Start of AVAILABLE DATA
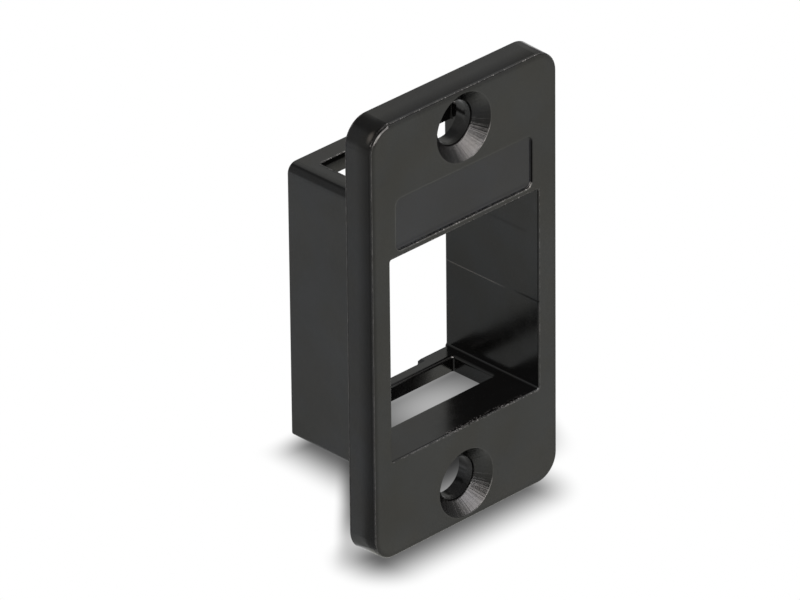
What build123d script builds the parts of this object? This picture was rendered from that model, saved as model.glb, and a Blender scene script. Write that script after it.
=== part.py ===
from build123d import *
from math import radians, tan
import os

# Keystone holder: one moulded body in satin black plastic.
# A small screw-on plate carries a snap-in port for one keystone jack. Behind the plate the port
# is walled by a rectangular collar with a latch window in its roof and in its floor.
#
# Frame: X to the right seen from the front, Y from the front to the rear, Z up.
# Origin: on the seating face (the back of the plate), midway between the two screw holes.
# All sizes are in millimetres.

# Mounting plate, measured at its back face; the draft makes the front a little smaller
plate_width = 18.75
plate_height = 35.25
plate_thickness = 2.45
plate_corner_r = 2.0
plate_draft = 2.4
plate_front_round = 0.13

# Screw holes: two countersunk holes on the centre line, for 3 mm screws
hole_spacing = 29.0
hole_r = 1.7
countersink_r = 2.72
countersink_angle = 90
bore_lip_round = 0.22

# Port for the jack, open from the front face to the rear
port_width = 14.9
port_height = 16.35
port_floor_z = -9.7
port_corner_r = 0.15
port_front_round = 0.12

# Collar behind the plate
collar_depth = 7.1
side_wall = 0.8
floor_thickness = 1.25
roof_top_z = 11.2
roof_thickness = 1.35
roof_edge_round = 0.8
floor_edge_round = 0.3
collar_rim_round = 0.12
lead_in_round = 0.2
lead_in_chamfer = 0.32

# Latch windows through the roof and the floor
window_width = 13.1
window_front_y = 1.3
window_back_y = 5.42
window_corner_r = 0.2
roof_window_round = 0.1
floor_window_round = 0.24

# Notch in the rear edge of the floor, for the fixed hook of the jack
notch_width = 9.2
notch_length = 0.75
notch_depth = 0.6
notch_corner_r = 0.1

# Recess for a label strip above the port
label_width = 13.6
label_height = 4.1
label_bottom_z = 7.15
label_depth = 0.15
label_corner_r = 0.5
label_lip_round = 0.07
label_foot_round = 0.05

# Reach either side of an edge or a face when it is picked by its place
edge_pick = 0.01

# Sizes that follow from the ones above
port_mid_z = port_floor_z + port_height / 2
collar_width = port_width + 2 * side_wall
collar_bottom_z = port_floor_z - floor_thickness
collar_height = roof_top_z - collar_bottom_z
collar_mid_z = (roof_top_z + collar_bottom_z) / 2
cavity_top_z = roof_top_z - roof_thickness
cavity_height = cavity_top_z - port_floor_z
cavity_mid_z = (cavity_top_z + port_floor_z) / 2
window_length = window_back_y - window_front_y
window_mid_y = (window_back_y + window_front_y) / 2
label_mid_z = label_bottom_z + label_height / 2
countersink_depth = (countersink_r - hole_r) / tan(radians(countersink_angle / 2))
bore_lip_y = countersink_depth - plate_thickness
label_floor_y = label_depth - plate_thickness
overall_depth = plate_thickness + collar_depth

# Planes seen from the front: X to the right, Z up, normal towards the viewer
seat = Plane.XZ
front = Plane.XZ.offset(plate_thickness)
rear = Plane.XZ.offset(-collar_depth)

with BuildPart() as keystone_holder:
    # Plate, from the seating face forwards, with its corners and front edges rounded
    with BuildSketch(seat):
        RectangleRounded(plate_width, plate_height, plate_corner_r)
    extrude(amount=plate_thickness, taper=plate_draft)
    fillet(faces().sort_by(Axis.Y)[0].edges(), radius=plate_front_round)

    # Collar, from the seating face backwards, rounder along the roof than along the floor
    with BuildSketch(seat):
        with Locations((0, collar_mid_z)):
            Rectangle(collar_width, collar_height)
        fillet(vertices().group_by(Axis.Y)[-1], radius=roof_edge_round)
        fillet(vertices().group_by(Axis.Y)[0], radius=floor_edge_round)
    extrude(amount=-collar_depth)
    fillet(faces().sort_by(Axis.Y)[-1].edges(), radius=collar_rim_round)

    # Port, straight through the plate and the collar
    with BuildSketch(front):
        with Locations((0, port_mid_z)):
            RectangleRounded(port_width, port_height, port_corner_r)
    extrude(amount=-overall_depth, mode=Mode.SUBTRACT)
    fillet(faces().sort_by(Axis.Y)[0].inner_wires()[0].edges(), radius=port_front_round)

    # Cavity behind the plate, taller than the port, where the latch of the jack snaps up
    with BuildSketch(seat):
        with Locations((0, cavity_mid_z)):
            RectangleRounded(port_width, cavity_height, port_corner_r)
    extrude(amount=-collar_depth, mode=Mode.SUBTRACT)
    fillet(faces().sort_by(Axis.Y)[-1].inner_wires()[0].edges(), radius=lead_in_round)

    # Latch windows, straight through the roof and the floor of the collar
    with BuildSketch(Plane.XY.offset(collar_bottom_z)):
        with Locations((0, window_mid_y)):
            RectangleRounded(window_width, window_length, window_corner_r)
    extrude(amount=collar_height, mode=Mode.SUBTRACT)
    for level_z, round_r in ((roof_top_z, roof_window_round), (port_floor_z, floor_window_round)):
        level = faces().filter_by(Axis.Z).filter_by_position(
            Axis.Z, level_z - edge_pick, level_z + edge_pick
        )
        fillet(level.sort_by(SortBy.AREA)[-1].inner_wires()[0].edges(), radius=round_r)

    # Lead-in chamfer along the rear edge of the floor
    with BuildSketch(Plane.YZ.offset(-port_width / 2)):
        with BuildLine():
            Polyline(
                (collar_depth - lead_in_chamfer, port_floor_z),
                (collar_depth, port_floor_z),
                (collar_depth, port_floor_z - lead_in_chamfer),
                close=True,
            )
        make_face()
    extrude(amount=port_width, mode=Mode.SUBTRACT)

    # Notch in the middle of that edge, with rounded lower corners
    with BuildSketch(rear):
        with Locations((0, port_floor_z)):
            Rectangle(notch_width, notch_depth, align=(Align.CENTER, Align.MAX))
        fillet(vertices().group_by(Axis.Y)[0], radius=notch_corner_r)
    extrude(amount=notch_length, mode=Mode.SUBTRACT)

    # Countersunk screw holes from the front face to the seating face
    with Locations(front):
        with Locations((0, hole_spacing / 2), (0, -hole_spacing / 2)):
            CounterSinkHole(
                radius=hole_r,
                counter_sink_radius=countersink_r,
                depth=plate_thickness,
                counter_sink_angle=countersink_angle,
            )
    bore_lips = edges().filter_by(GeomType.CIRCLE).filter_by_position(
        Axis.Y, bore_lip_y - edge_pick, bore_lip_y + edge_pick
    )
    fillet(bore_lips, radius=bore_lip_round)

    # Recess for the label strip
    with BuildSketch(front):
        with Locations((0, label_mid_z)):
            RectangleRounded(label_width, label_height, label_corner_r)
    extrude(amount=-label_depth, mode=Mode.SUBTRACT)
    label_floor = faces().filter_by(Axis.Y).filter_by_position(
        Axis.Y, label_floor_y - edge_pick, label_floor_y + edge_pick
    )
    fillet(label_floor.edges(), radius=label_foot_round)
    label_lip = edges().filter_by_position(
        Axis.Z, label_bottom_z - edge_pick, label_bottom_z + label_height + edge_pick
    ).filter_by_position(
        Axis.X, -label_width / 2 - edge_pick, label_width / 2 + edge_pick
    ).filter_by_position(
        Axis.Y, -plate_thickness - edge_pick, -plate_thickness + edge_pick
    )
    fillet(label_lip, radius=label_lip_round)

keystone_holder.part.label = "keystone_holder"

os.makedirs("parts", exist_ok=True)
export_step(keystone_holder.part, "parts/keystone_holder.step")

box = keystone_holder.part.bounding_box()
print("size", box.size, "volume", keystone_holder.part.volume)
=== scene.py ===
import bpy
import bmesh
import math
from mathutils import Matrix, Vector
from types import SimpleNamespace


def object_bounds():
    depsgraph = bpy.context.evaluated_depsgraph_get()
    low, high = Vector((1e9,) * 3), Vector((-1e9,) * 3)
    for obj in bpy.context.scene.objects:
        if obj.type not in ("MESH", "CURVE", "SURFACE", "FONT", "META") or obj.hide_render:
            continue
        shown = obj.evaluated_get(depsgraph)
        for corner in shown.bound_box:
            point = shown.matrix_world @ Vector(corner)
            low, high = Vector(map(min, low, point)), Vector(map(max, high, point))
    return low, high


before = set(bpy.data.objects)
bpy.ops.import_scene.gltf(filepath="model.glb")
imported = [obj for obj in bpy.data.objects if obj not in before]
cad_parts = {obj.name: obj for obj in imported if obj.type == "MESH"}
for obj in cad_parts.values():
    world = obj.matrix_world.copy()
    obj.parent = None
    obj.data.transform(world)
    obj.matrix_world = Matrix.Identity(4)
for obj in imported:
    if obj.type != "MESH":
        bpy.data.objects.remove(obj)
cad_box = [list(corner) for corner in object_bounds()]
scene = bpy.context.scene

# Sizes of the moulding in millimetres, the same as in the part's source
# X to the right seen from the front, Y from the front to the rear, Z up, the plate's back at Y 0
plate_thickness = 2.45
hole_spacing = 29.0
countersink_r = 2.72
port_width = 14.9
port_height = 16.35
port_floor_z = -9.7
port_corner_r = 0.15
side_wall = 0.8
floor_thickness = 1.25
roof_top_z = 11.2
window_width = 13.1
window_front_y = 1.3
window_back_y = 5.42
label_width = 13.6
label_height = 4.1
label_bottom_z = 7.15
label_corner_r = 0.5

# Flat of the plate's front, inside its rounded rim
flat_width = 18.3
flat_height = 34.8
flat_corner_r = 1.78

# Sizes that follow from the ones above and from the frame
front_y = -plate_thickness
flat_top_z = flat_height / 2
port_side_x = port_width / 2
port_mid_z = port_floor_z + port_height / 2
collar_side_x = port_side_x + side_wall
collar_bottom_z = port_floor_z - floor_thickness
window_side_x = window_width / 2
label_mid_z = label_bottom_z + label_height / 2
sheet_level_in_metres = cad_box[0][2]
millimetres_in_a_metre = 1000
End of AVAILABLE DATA
● **REQUIRED TASK**
Repeat, unchanged, every line from the one that contains "if obj.type not" to the one that contains "flat_corner_r = 1.78", including both, and no other line.

● **WRITTEN REPLY**
        if obj.type not in ("MESH", "CURVE", "SURFACE", "FONT", "META") or obj.hide_render:
            continue
        shown = obj.evaluated_get(depsgraph)
        for corner in shown.bound_box:
            point = shown.matrix_world @ Vector(corner)
            low, high = Vector(map(min, low, point)), Vector(map(max, high, point))
    return low, high


before = set(bpy.data.objects)
bpy.ops.import_scene.gltf(filepath="model.glb")
imported = [obj for obj in bpy.data.objects if obj not in before]
cad_parts = {obj.name: obj for obj in imported if obj.type == "MESH"}
for obj in cad_parts.values():
    world = obj.matrix_world.copy()
    obj.parent = None
    obj.data.transform(world)
    obj.matrix_world = Matrix.Identity(4)
for obj in imported:
    if obj.type != "MESH":
        bpy.data.objects.remove(obj)
cad_box = [list(corner) for corner in object_bounds()]
scene = bpy.context.scene

# Sizes of the moulding in millimetres, the same as in the part's source
# X to the right seen from the front, Y from the front to the rear, Z up, the plate's back at Y 0
plate_thickness = 2.45
hole_spacing = 29.0
countersink_r = 2.72
port_width = 14.9
port_height = 16.35
port_floor_z = -9.7
port_corner_r = 0.15
side_wall = 0.8
floor_thickness = 1.25
roof_top_z = 11.2
window_width = 13.1
window_front_y = 1.3
window_back_y = 5.42
label_width = 13.6
label_height = 4.1
label_bottom_z = 7.15
label_corner_r = 0.5

# Flat of the plate's front, inside its rounded rim
flat_width = 18.3
flat_height = 34.8
flat_corner_r = 1.78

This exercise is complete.